For at least one game...
...Ronnie Brewer's claims of working on his jumpshot in the offseason were validated. Brewer didn't get as many slashes to the basket as I would normally expect, but Denver dared him to hit an outside jumper, just like LA did in last year's playoffs. Ronnie showed them that was a mistake, burying three long jumpers that looked much smoother than someone with his follow-through should have. If he can continue like that, teams will no longer be able to back off him with confidence like Kobe did.
...the Andrei Kirilenko experiment is working. I have dubbed this the Manu Ginobli effect, where a team takes one of its better players and plays him off the bench while taking one of their struggling players and surrounds him with talent. The Lakers are also doing it this season with Lamar Odom. Andrei popped off the bench and played with a fire that I haven't seen recently. He was starting to remind me of the Andrei I first remembered seeing, not so much with the stats, but with his drive and fire. He looks like he's happier in his body movement and his play. As long as he plays with that fire, the Jazz will be much better off, regardless of his total stats. When Andrei plays like this, teams get tepid around him.
...Boozer worked both ends. Speaking of fire, I think the questions and the limited play in the Olympics got to Boozer. People will complain that he still did not defend well, but I disagree. What maddened me about Boozer last season was his matador defense. Last night, I felt he fought more through screens. He worked trying to help defend and he came up with a huge block and what would have been a huge strip had it not been whistled egregiously. (I say this because I saw the play on both broadcasts and felt it was clean.
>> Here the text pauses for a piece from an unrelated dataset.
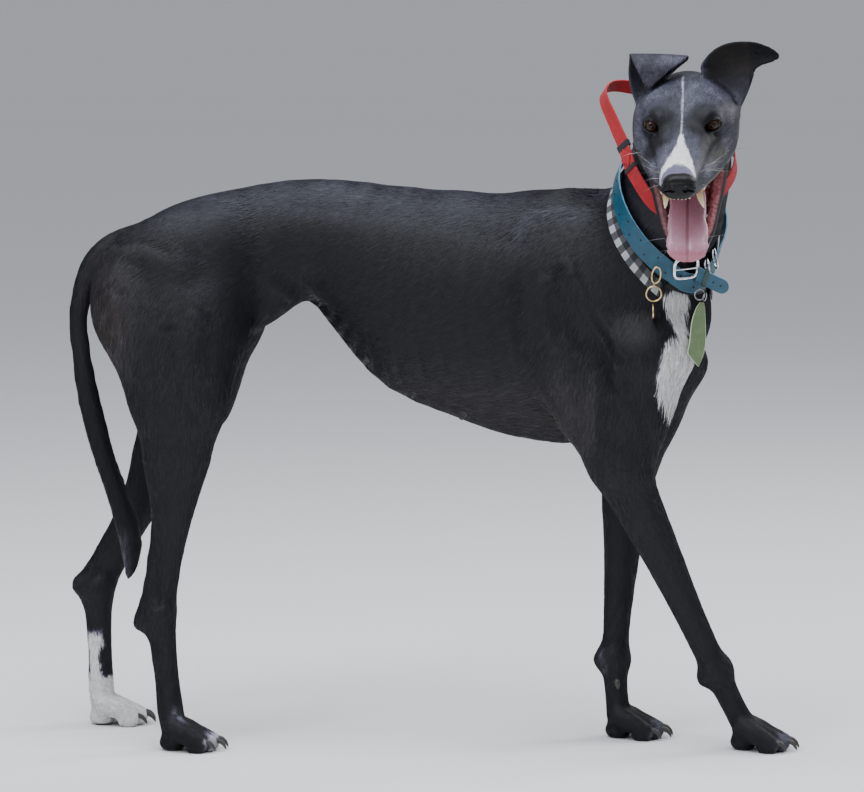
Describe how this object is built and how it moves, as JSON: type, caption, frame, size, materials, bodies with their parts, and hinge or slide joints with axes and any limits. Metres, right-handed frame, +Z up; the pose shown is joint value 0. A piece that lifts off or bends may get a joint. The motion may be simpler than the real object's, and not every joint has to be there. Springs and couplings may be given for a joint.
{
  "type": "greyhound",
  "caption": "Life-size standing greyhound with arched loin and deep chest, head turned aside with the mouth open, wearing collars.",
  "frame": {"origin": "on the floor, under the middle of the outer box", "axes": "+X towards the front of the animal, +Y to its left, +Z up; the head is turned towards -Y"},
  "size_m": [0.9066, 0.5234, 0.879],
  "materials": {
    "head": "short sleek coat, satin black",
    "lower_jaw": "short sleek coat, satin black",
    "neck": "short sleek coat, satin black",
    "trunk": "short sleek coat, satin black",
    "tail": "short sleek coat, satin black",
    "foreleg_right": "short sleek coat, satin black",
    "forepaw_right": "short sleek coat, satin black",
    "foreleg_left": "short sleek coat, satin black",
    "forepaw_left": "short sleek coat, satin black",
    "hindleg_right": "short sleek coat, satin black",
    "hindpaw_right": "short sleek coat, satin black",
    "hindleg_left": "short sleek coat, satin black",
    "hindpaw_left": "short sleek coat, satin black",
    "ear_left": "thin skin with short hair, matt",
    "ear_right": "thin skin with short hair, matt",
    "nose": "moist leathery skin",
    "eye_left": "polished, moist",
    "eye_right": "polished, moist",
    "tongue": "moist",
    "upper_teeth": "moist, glossy",
    "lower_teeth": "moist, glossy",
    "collar_teal": "smooth dyed strap, satin",
    "collar_end": "smooth dyed strap, satin",
    "collar_check": "woven check webbing, matt",
    "collar_black": "woven webbing, matt",
    "collar_red": "woven nylon webbing, slight sheen",
    "buckle": "bright plated",
    "d_ring": "bright plated",
    "clip": "bright plated",
    "steel_ring": "plain wire",
    "brass_link": "bright, worn",
    "brass_ring": "bright, worn",
    "brass_disc": "dull, worn",
    "tag_olive": "satin"
  },
  "bodies": {
    "root": {"head": "head", "lower_jaw": "lower_jaw", "neck": "neck", "trunk": "trunk", "tail": "tail", "foreleg_right": "foreleg_right", "forepaw_right": "forepaw_right", "foreleg_left": "foreleg_left", "forepaw_left": "forepaw_left", "hindleg_right": "hindleg_right", "hindpaw_right": "hindpaw_right", "hindleg_left": "hindleg_left", "hindpaw_left": "hindpaw_left", "ear_left": "ear_left", "ear_right": "ear_right", "nose": "nose", "eye_left": "eye_left", "eye_right": "eye_right", "tongue": "tongue", "upper_teeth": "upper_teeth", "lower_teeth": "lower_teeth", "collar_teal": "collar_teal", "collar_end": "collar_end", "collar_check": "collar_check", "collar_black": "collar_black", "collar_red": "collar_red", "buckle": "buckle", "d_ring": "d_ring", "clip": "clip", "steel_ring": "steel_ring", "brass_link": "brass_link", "brass_ring": "brass_ring", "brass_disc": "brass_disc", "tag_olive": "tag_olive"}
  },
  "joints": []
}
Maybe a make-up call for Okur getting away with a hook on Kenyon Martin a few plays earlier? No one can say. I felt the refs did a hell of a good job last night regardless.) He also stepped up his offense with D-Will gone, and took it upon himself to attack. That was also missing from last year's playoffs. Hopefully he doesn't let his foot off the gas at either end during the season. For all that fans can say they want to replace or get rid of Boozer, we need him.
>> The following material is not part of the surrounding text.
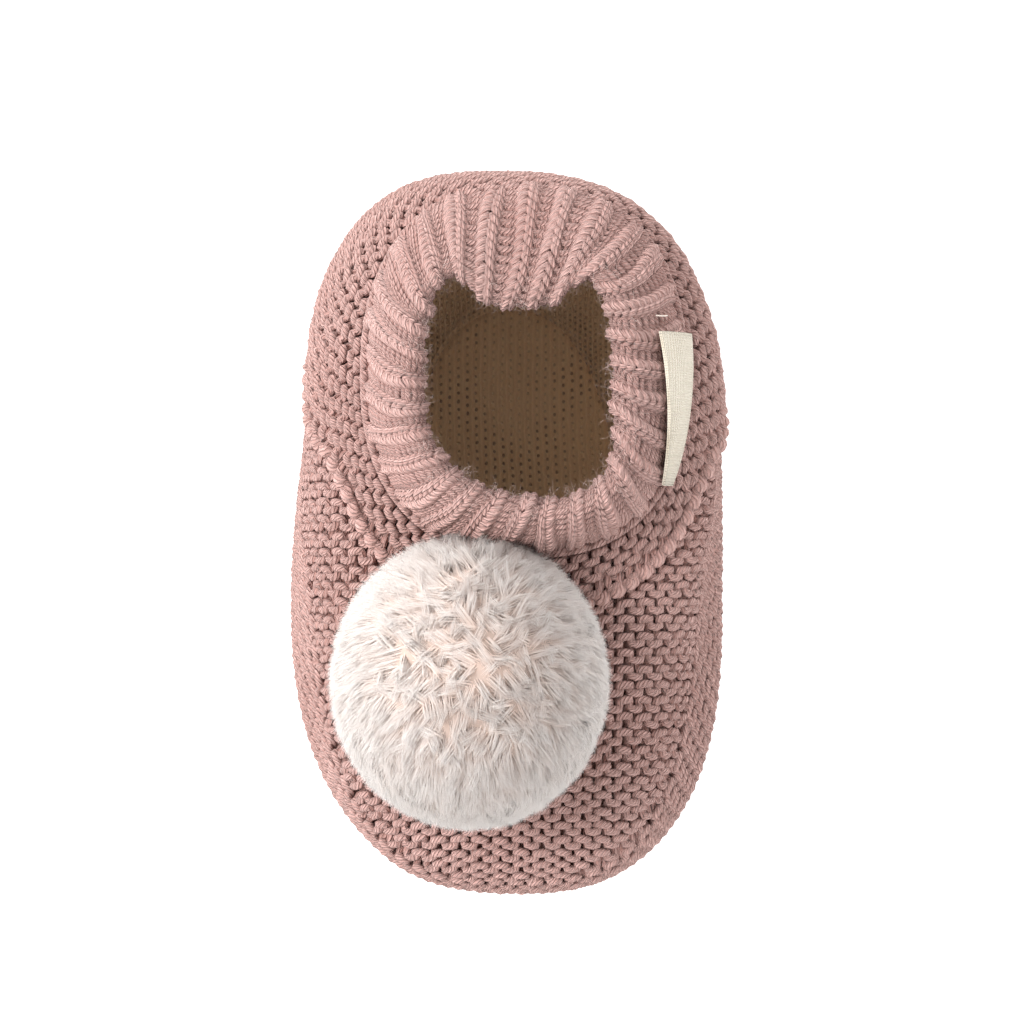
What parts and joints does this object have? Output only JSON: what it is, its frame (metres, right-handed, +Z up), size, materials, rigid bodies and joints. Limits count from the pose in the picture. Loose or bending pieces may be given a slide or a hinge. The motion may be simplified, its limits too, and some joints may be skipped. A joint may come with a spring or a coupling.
{
  "type": "knitted baby slipper",
  "caption": "Soft knitted baby slipper with a garter-stitch foot, ribbed rolled collar, knitted flat sole, fleece pompom on the vamp and a side label.",
  "frame": {"origin": "on the floor under the middle of the flat sole, half way between toe and heel", "axes": "+Z up, -Y towards the toe, +Y towards the heel, +X to the side that carries the label"},
  "size_m": [0.0654, 0.1095, 0.0689],
  "materials": {
    "garter_knit": "dusty pink garter-knit wool and cotton yarn",
    "sole_knit": "dusty pink knitted yarn",
    "rib_knit": "dusty pink ribbed knit",
    "lining_jersey": "beige cotton jersey",
    "pompom_pile": "off-white sheared fleece pile",
    "label_tape": "cream woven tape"
  },
  "bodies": {
    "root": {"upper": "garter_knit", "sole": "sole_knit", "cuff": "rib_knit", "insole": "lining_jersey", "pompom": "pompom_pile", "label": "label_tape"}
  },
  "joints": []
}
...the Jazz survived without D-Will. I was not impressed with the play of either Price or Knight last night. Price seemed uncomfortable at times in his starting role, though he did have five assists, while Knight looked caught between what he knew the Jazz wanted and what he'd done with other teams and only recorded two assists. Andrei at the point was an unmitigated disaster for the short period of time. I would rather he passed within the offense instead of dribbling and losing the ball. The Jazz also overcame sixteen turnovers. At times, they just looked sloppy with the ball and it nearly killed them. Thankfully, Deron should be back no later than Wednesday versus Portland, a team with its own issues and, even if it takes that long, the Jazz's next few games are both against the woeful Clippers.
...Denver looks to be fine without Camby. I know this is a Jazz article, but I can't leave off an important point from their rival's standpoint. Fans were already crowning the Jazz in Utah because a) Portland was a year away from dominance and b) Denver's defense got worse. Someone needs to put on the brakes after last night. Yes, the Nuggets lost their 'best' defensive player in Camby, but I argue that they are better defensively now for three reasons: Nene, Balkman, and expectations. The first two are easy, but the third is a bit tricky. The Nuggets no longer seemed to expect that if someone got free that Camby would just show and deal with the shot and because of it, they played better team defense without him. A tougher Nuggets team may just join with Portland to give the Jazz all they can handle.
So I am stoked for the season and I'm looking forward to another year of tension and fun in the West as the Jazz fight for positioning and homecourt and, one can dream, a shot at a championship again. For at least one game, one of many to come this season, I was back in fan mode. And it felt good.